De onde vêm suas ideias? Há um conjunto de hábitos que você cultiva para se manter criativo?
Essa pergunta em boa medida acabei respondendo acima, na resposta à pergunta número quatro. Poderia acrescentar apenas que sempre que tenho uma ideia anoto no bloco de notas do celular. Algumas se perdem ali, outras viram artigos, outras são aglutinadas em novos temas. Procuro ler sempre de tudo um pouco e também faço leituras de autores cujas ideias não necessariamente concordo, seja para repensar algumas coisas, seja para treinar o senso crítico.
O que você acha que mudou no seu processo de escrita ao longo dos anos? O que você diria a si mesmo se pudesse voltar à escrita de seus primeiros textos?

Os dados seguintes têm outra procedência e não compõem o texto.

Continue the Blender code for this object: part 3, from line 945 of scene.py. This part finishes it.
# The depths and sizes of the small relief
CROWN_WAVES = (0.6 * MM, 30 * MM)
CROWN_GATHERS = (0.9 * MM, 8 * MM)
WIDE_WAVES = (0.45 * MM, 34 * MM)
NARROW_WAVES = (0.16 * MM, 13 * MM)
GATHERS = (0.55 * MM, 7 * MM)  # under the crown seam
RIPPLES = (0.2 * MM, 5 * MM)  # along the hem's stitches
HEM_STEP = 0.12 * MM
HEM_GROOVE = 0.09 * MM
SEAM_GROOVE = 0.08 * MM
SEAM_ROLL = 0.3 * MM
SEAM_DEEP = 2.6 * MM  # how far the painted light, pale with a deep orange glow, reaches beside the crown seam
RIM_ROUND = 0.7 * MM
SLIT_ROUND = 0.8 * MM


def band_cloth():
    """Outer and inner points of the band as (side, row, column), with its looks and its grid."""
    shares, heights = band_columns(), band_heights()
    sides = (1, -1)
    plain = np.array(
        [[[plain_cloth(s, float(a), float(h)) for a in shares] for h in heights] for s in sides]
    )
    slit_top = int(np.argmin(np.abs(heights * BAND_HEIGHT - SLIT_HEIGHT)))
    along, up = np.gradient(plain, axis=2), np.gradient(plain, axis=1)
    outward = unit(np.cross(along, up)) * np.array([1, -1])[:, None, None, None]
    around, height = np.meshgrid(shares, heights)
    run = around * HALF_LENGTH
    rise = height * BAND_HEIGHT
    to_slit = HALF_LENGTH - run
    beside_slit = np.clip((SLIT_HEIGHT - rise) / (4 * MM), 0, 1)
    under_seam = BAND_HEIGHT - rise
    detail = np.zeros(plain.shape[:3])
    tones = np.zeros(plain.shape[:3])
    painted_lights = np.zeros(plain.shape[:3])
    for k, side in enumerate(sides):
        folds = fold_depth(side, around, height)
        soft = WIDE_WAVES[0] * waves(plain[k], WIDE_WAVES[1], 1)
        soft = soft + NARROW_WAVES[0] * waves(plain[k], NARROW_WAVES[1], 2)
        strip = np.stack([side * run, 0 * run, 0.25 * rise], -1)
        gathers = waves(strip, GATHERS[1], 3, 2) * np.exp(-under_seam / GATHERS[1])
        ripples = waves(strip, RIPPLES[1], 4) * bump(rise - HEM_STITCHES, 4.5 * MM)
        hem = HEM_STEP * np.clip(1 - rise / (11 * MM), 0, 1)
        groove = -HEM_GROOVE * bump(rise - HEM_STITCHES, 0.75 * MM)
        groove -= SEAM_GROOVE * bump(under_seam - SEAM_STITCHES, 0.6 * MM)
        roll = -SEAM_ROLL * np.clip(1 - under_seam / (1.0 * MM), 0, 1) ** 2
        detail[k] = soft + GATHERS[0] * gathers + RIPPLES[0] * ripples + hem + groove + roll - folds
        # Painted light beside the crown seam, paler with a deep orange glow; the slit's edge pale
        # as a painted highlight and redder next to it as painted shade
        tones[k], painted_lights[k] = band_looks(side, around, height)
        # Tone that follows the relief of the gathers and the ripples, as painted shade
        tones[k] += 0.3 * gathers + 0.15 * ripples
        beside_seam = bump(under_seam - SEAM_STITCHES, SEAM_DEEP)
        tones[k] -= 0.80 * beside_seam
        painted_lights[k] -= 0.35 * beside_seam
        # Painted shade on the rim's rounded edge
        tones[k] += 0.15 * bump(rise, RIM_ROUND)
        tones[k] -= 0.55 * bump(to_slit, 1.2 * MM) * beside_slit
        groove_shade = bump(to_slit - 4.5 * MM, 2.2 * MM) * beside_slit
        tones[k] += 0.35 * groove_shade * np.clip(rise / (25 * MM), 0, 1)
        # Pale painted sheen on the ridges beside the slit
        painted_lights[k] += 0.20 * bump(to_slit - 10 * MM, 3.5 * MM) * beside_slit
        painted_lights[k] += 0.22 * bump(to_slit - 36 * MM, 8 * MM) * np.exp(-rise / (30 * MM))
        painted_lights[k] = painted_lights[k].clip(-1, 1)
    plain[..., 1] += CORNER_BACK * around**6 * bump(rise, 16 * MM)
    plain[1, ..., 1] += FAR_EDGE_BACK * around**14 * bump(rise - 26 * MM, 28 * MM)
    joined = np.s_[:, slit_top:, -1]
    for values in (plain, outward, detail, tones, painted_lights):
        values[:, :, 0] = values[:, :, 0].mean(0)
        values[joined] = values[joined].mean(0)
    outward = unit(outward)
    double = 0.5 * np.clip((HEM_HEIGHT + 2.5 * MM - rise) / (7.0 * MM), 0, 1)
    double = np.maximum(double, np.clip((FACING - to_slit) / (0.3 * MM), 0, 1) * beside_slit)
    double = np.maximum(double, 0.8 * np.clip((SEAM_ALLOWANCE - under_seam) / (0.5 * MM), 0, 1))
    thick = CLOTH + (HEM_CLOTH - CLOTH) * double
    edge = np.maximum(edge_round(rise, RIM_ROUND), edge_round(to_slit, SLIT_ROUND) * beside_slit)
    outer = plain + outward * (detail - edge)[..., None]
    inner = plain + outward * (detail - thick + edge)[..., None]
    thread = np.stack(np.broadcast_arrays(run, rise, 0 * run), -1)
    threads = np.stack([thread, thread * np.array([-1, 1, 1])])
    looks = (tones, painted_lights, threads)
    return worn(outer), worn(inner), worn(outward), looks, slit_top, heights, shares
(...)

Melhorou muito a qualidade da pesquisa o que facilita a escrita. A tecnologia ajudou bastante nesse sentido. Para pesquisar no início dos anos 90 era preciso muito mais tempo, dinheiro e deslocamento para acessar bibliotecas e nem sempre se localizava uma fonte importante de pesquisa. Havia uma evidente limitação de informação. Hoje se pesquisam textos clássicos on line, se compram livros do mundo inteiro com um “click” e eles chegam em poucos dias em sua casa. Isso faz muita diferença na qualidade da pesquisa e amplia o seu universo de compreensão a respeito de um tema. Essa gama de fatores contribui decisivamente para a qualidade da escrita. Soma-se a isso o natural amadurecimento das ideias, decorrência de novas leituras que geram novas compreensões de mundo e enriquecem o vocabulário. O “jovem” filósofo Wittengstein dizia que “os limites de minha linguagem significam os limites de meu mundo”. Para além disso, achou que tinha resolvido todos os problemas do mundo. Já adulto, Wittgenstein se tornou o maior crítico de si mesmo, mas essa frase em particular ainda pode ser dotada de importante significado, alusivo à minha limitação de compreensão do mundo pela limitação do domínio da linguagem. Seguramente minha capacidade linguística hoje é muito mais ampla hoje do que era na juventude. Ademais, algumas “certezas da juventude” já não são as mesmas ou não têm a mesma potência que já tiveram em relação a determinados temas e muitas influências externas que antes chegavam a ser “engolidas com farinha” pela simples reverência à autoridade acrescida de insuficiência de base teórica para identificar falhas discursivas, hoje já não enganam mais muito facilmente. Acresce-se, ainda, o treino na escrita que melhora com o tempo. Isso tudo somado, se pudesse dar um recado a mim mesmo na juventude diria: estude mais, desconfie mais, leia mais, absolutize menos, mas cuidado para não cair no paradoxo da relativização excessiva, tão nociva quanto as certezas obnubilantes.
Que projeto você gostaria de fazer, mas ainda não começou? Que livro você gostaria de ler e ele ainda não existe?
Gostaria de escrever um manual de processo penal que é a matéria que mais domino e que acho que poderia contribuir para passar alguns temas complexos com maior didática aos alunos da graduação de Direito. Mas sempre entendi que para tanto é preciso amadurecer ideias, do contrário se corre o risco de ter que se desdizer a cada nova edição ou, pior, insistir em ideias erradas e ficar filiado a uma mentira pelo medo de ser mal compreendido com a mudança de opinião. Nesse aspecto sempre me recordo do grande professor italiano Francesco Carnelutti, que desenvolveu uma teoria geral do processo ainda na juventude na primeira metade do século XX e gerou uma legião de seguidores que passaram a reproduzir seu discurso. Sucede que vinte anos depois ele compreendeu que estava errado e mudou a abordagem desse tema, dizendo algo como “esqueçam o que eu falei”. Carnelutti foi um grande professor, um gênio do processo e teve essa dignidade, essa coragem de dizer que errou. Coisa rara hoje em dia. O que se percebe é que muita gente erra a abordagem de alguns temas em manuais e, mesmo quando se aponta o erro o sujeito em vez de assumir que errou, procura insistir no erro buscando novos argumentos que em última análise são tão vazios quanto os primeiros. O problema é que quando se coloca uma ideia no papel ela deixa de ser só sua. Muitos seguidores de Carnelutti ainda defendem a teoria que ele mesmo disse estar errada. Um projeto de manual, portanto, exige mais amadurecimento. Quem sabe um dia.
Quanto ao livro que gostaria de ler e ainda não existe é um novo livro do Umberto Eco, no estilo do romance “O Nome da Rosa”. Como Umberto Eco é falecido, aguardemos quem possa vir a se aproximar de seu estilo único. Se souberem de algum, aceito indicações de leitura.